Sifat dari transaksi ini antara lain barang gadai statusnya adalah amanah sehingga kepemilikian tetap pada pemberi barang gadai. Semua biaya perawatan barang gadai, ditanggung oleh pemilik barang. Kemudian jika terjadi gagal bayar (wanprestasi), barang gadai tidak serta merta berpindah kepemilikannya.
Hukum gadai secara umum diperbolehkan.
Dalil dari Al-Qur’an
مَّقْبُوْضَةٌ فَرِهٰنٌ كَاتِبًا تَجِدُوْا لَمْ وَ سَفَرٍ عَلٰى كُنْتُم إن وَ
“Jika kamu dalam perjalanan sedang kamu tidak memperoleh seorang penulis, maka hendaklah ada barang tanggungan yang dipegang (oleh yang berpiutang).” (QS. Al-Baqarah : 283)
Dalil dari Sunnah
عَنْ عَائِشَةَ قَالَتْ اشْتَرَى رَسُولُ اللَّهِ صَلَّى اللَّهُ عَلَيْهِ وَسَلَّمَ مِنْ يَهُودِيٍّ طَعَامًا وَرَهَنَهُ دِرْعًا مِنْ حَدِيدٍ
Aisyah Radhiyallahu ‘Anha berkata: “Rasulullah Shalallahu ‘Alaihi wa Sallam pernah membeli makanan dari orang Yahudi dengan tempo (kredit) dan beliau menggadaikan kepadanya baju besi.” (HR Bukhari dan Muslim)
Ada beberapa hal yang perlu diperhatikan agar transaksi Gadai sesuai dengan ketentuan syariah.
- Pemberi hutang tidak boleh memanfaatkan barang Gadai
Transaksi gadai ini hanya bertujuan untuk memberikan jaminan kepercayaan dan keamanan kepada pemberi hutang, dan bukan untuk memberi keuntungan bagi pihak yang menerima gadai (yang memberi hutang).

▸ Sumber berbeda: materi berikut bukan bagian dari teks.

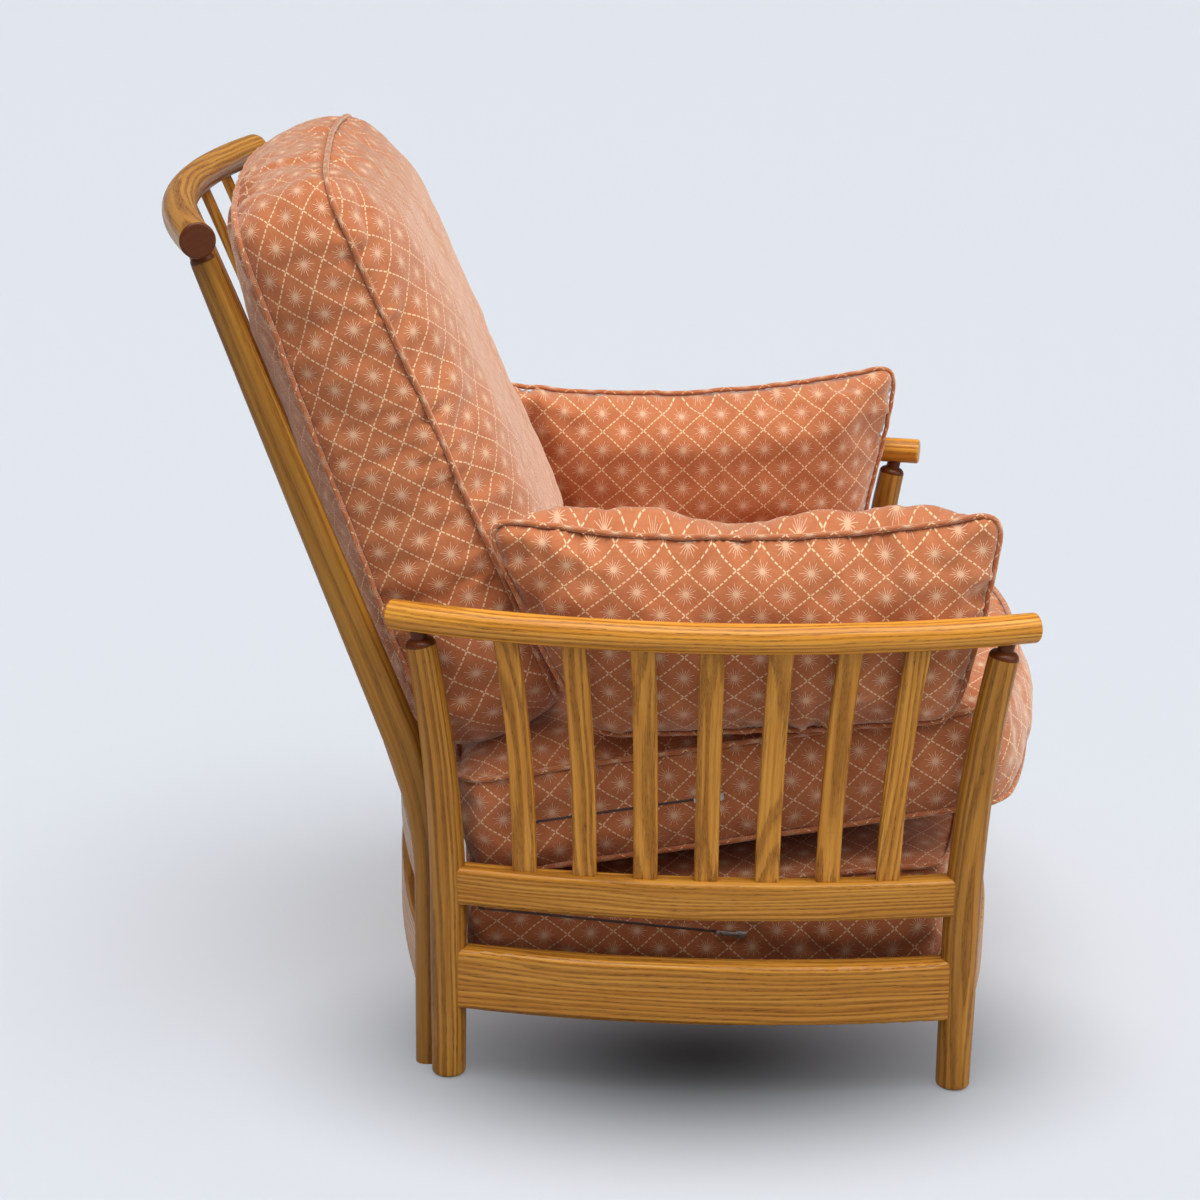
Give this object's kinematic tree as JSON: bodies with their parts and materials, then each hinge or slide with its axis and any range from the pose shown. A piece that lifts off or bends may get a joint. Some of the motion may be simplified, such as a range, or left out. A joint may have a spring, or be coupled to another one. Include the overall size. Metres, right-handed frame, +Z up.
{
  "type": "easy chair",
  "caption": "Low ash easy chair with bowed slatted sides, a fixed raked slatted back and loose terracotta lattice-patterned cushions.",
  "frame": {"origin": "middle of the chair's overall footprint, on the floor", "axes": "+Z up, the sitter faces -Y, the sitter's left is +X"},
  "size_m": [0.847, 0.9678, 0.9518],
  "materials": {
    "ash_wood": "satin golden lacquer over open ash grain",
    "cover_fabric": "woven terracotta cloth with a cream dashed lattice",
    "webbing": "matt rubber webbing",
    "steel": "zinc plated",
    "insert_brass": "turned",
    "zip_tape": "woven tape with coil teeth",
    "zip_metal": "dull nickel"
  },
  "bodies": {
    "frame": {"front_leg_left": "ash_wood", "front_leg_right": "ash_wood", "rear_leg_left": "ash_wood", "rear_leg_right": "ash_wood", "back_post_left": "ash_wood", "back_post_right": "ash_wood", "arm_rail_left": "ash_wood", "arm_rail_right": "ash_wood", "side_upper_rail_left": "ash_wood", "side_upper_rail_right": "ash_wood", "side_lower_rail_left": "ash_wood", "side_lower_rail_right": "ash_wood", "seat_bearer_left": "ash_wood", "seat_bearer_right": "ash_wood", "arm_slat_1_left": "ash_wood", "arm_slat_1_right": "ash_wood", "arm_slat_2_left": "ash_wood", "arm_slat_2_right": "ash_wood", "arm_slat_3_left": "ash_wood", "arm_slat_3_right": "ash_wood", "arm_slat_4_left": "ash_wood", "arm_slat_4_right": "ash_wood", "arm_slat_5_left": "ash_wood", "arm_slat_5_right": "ash_wood", "arm_slat_6_left": "ash_wood", "arm_slat_6_right": "ash_wood", "arm_slat_7_left": "ash_wood", "arm_slat_7_right": "ash_wood", "back_slat_1": "ash_wood", "back_slat_2": "ash_wood", "back_slat_3": "ash_wood", "back_slat_4": "ash_wood", "back_slat_5": "ash_wood", "crest_rail": "ash_wood", "back_upper_rail": "ash_wood", "back_lower_rail": "ash_wood", "front_rail": "ash_wood", "frame_bolts": "steel", "threaded_inserts": "insert_brass", "seat_webbing": "webbing", "webbing_clips": "steel", "base_cushion": "cover_fabric", "base_zip": "zip_tape"},
    "seat_cushion": {"seat_cushion": "cover_fabric", "seat_zip": "zip_tape"},
    "back_cushion": {"back_cushion": "cover_fabric"},
    "arm_cushion_left": {"arm_cushion_left": "cover_fabric"},
    "arm_cushion_right": {"arm_cushion_right": "cover_fabric"},
    "base_zip_runner": {"base_zip_runner": "zip_metal"},
    "seat_zip_runner": {"seat_zip_runner": "zip_metal"}
  },
  "joints": [
    {"name": "seat_cushion_draw", "type": "slide", "parent": "frame", "child": "seat_cushion", "axis": [0, -0.9871, 0.1599], "range_m": [0, 0.3]},
    {"name": "back_cushion_lift", "type": "slide", "parent": "frame", "child": "back_cushion", "axis": [0, 0.3584, 0.9336], "range_m": [0, 0.35]},
    {"name": "arm_cushion_left_lift", "type": "slide", "parent": "frame", "child": "arm_cushion_left", "axis": [0, 0, 1], "range_m": [0, 0.25]},
    {"name": "arm_cushion_right_lift", "type": "slide", "parent": "frame", "child": "arm_cushion_right", "axis": [0, 0, 1], "range_m": [0, 0.25]},
    {"name": "base_zip_run", "type": "slide", "parent": "frame", "child": "base_zip_runner", "axis": [0.0482, 0.9947, 0.0911], "range_m": [0, 0.25]},
    {"name": "seat_zip_run", "type": "slide", "parent": "seat_cushion", "child": "seat_zip_runner", "axis": [0.0395, 0.9864, -0.1598], "range_m": [0, 0.185]}
  ]
}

Jika ada manfaat atau keuntungan yang diterima oleh pemberi hutang, hal tersebut adalah Riba
كُلُّ قَـرضٍ جَرَّ مَنفَـعَـةً فَهُوَ رِباً
“Setiap utang yang memberikan keuntungan, maka (keuntungan) itu adalah riba.” (HR. Baihaqi)

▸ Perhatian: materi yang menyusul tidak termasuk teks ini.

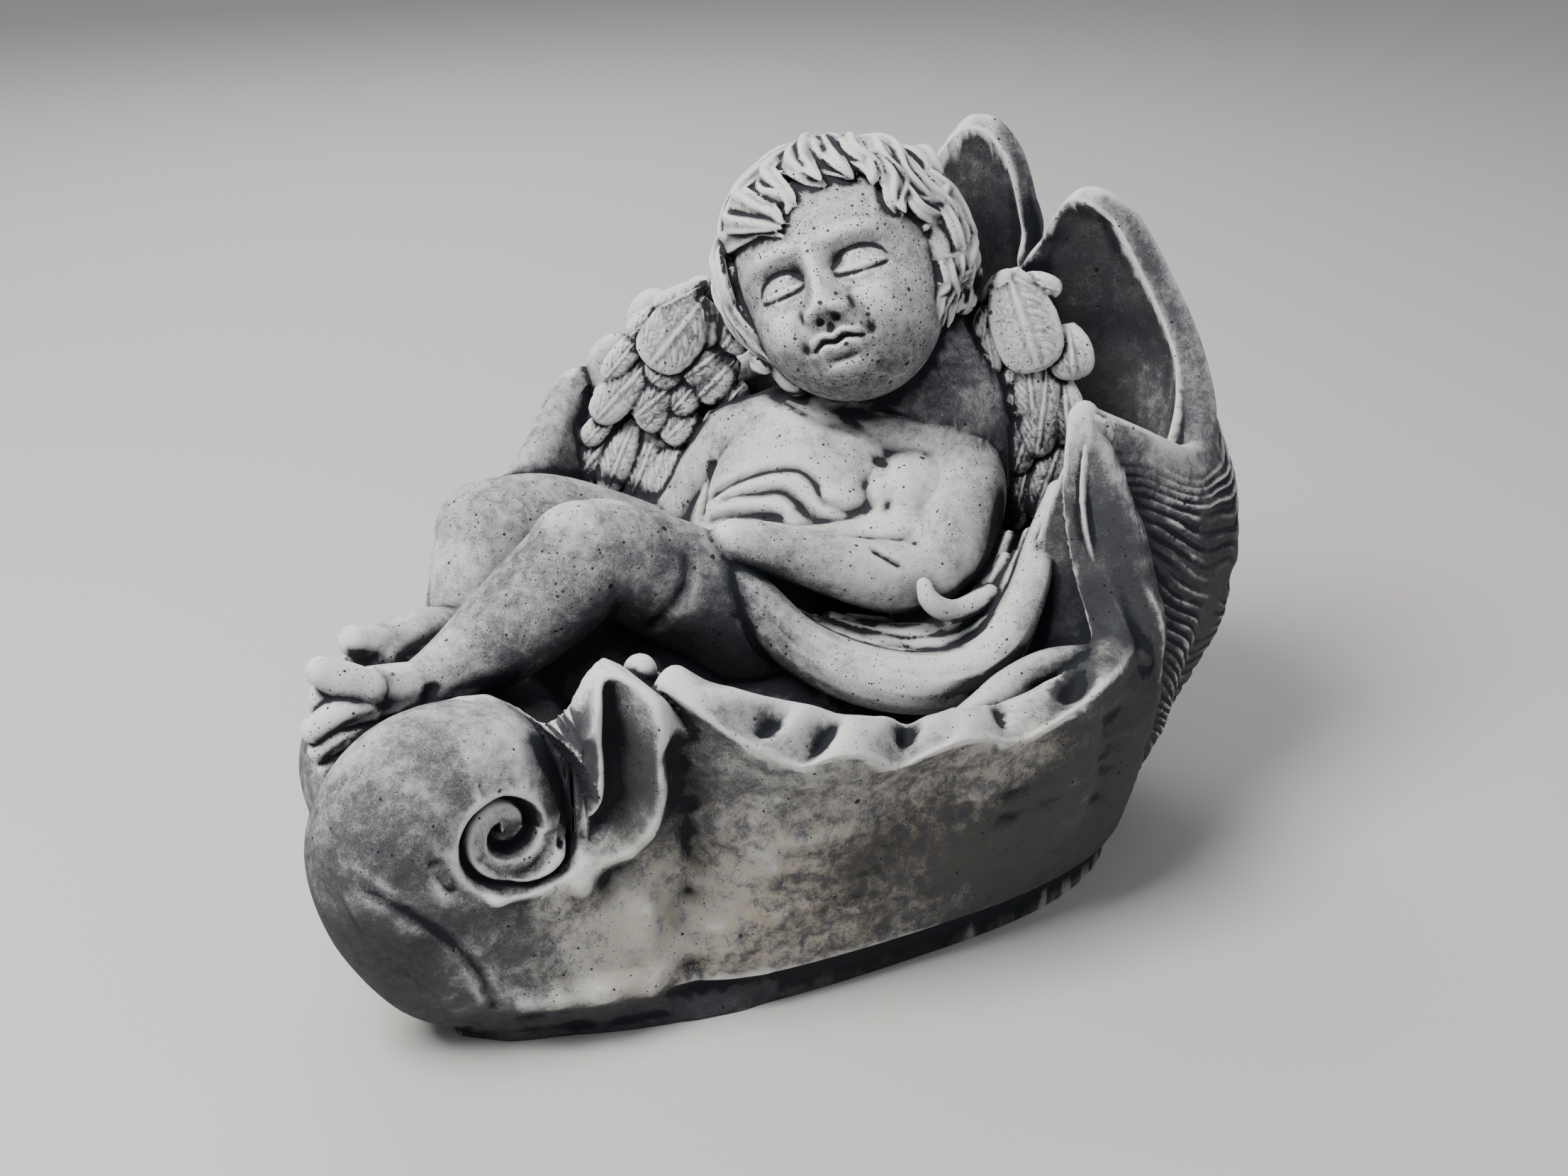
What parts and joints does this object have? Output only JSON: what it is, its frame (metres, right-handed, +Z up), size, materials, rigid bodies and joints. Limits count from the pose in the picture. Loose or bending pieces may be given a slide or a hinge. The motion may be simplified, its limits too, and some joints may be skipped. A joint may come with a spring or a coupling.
{
  "type": "garden statue",
  "caption": "Garden statue of a winged cherub asleep in an open scrolled shell, with drapery across its lap, standing on a flat underside.",
  "frame": {"origin": "centre of the bounding box at the flat underside", "axes": "+X along the statue from the scroll under the feet to the head end, -Y towards the side that faces the viewer, +Z up"},
  "size_m": [0.4047, 0.2385, 0.2791],
  "materials": {
    "cast_stone": "matte cast concrete, light grey on the high places and blue-black in the hollows"
  },
  "bodies": {
    "root": {"statue": "cast_stone"}
  },
  "joints": []
}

Termasuk keuntungan dalam pemanfaatan barang gadai dalam transaksi utang piutang, meskipun telah diizinkan oleh pemilik barang.
- Biaya Perawatan Disesuaikan dengan Nilai Hutang atau Harga Barang Gadai
Hal berikutnya yang harus diperhatikan dan mungkin masih terjadi hingga saat ini yaitu biaya yang dibebankan untuk perawatan barang Gadai bukan biaya riil. Akan tetapi disesuaikan dengan jumlah pinjaman atau nilai barang gadai.
Contoh :
A berhutang kepada pegadaian syariah sebesar Rp.5.000.000 dengan barang gadai sebuah Laptop (nilainya Rp.6.000.000). Sedangkan B berhutang di tempat yang sama sebesar Rp.50.000.000 dengan barang gadai Logam Mulia 100 gr (nilai Rp.60.000.000). Masing-masing dari A dan B sepakat akan mengembalikan hutang kepada pegadaian syariah setelah jangka waktu 24 bulan (2 tahun).

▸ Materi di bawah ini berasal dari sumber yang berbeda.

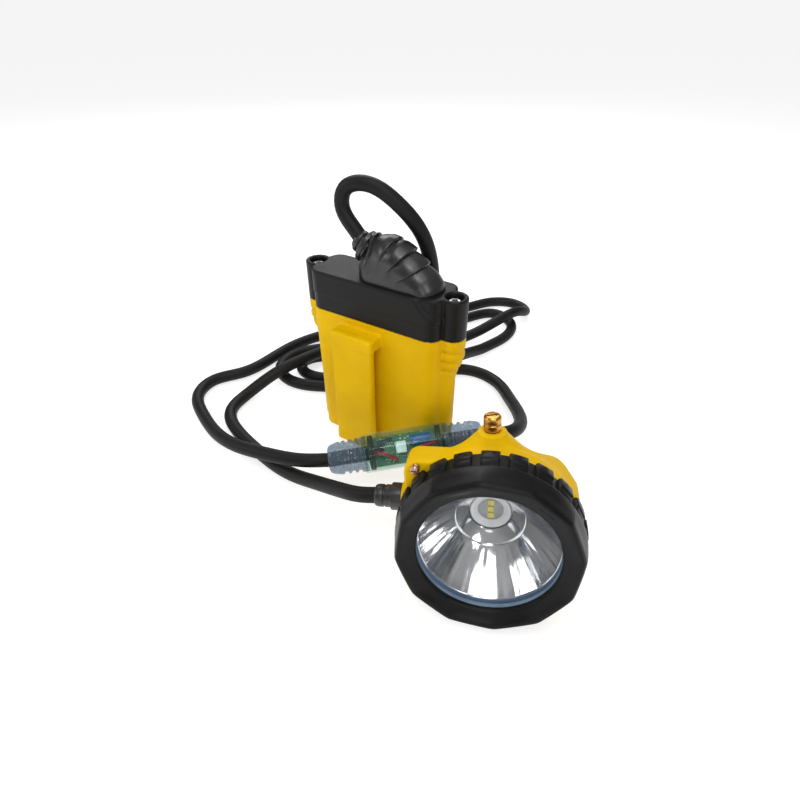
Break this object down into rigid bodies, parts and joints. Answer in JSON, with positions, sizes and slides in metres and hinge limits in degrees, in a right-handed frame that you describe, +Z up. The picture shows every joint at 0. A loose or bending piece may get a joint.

Pada saat jatuh tempo, A dan B wajib mengembalikan hutang disertai dengan tambahan biaya perawatan barang gadai masing-masing. Total A harus membayar kepada pihak Pegadaian Syariah sebesar Rp.7.000.000 (biaya perawatan Laptop sebesar Rp2.000.000). Sedangkan total yang harus dibayar B adalah Rp. 70.000.000 (biaya perawatan Logam Mulia Rp.20.000.000).
Penerima barang gadai membebankan biaya 10 kali lipat untuk biaya perawatan Logam Mulia yang ukuran dan beratnya jauh lebih kecil dibandingkan Laptop. Jika kita telaah, seharusnya biaya perawatan emas jauh lebih kecil dibandingkan biaya perawatan laptop. Karena laptop membutuhkan tempat penyimpanan yang lebih besar dan perawatan yang lebih ekstra agar tidak rusak sehingga pada saat barang gadai dikembalikan laptop masih dapat berfungsi dengan baik.
Hal ini merupakan cara yang tidak dibenarkan dan ini merupakan cara untuk “mengakali” praktik RIBA. Dimana sebenarnya praktik Gadai seperti ini ingin membebankan BUNGA sebesar 40% dengan tenor 2 tahun untuk pinjaman yang diberikan kepada penerima pinjaman.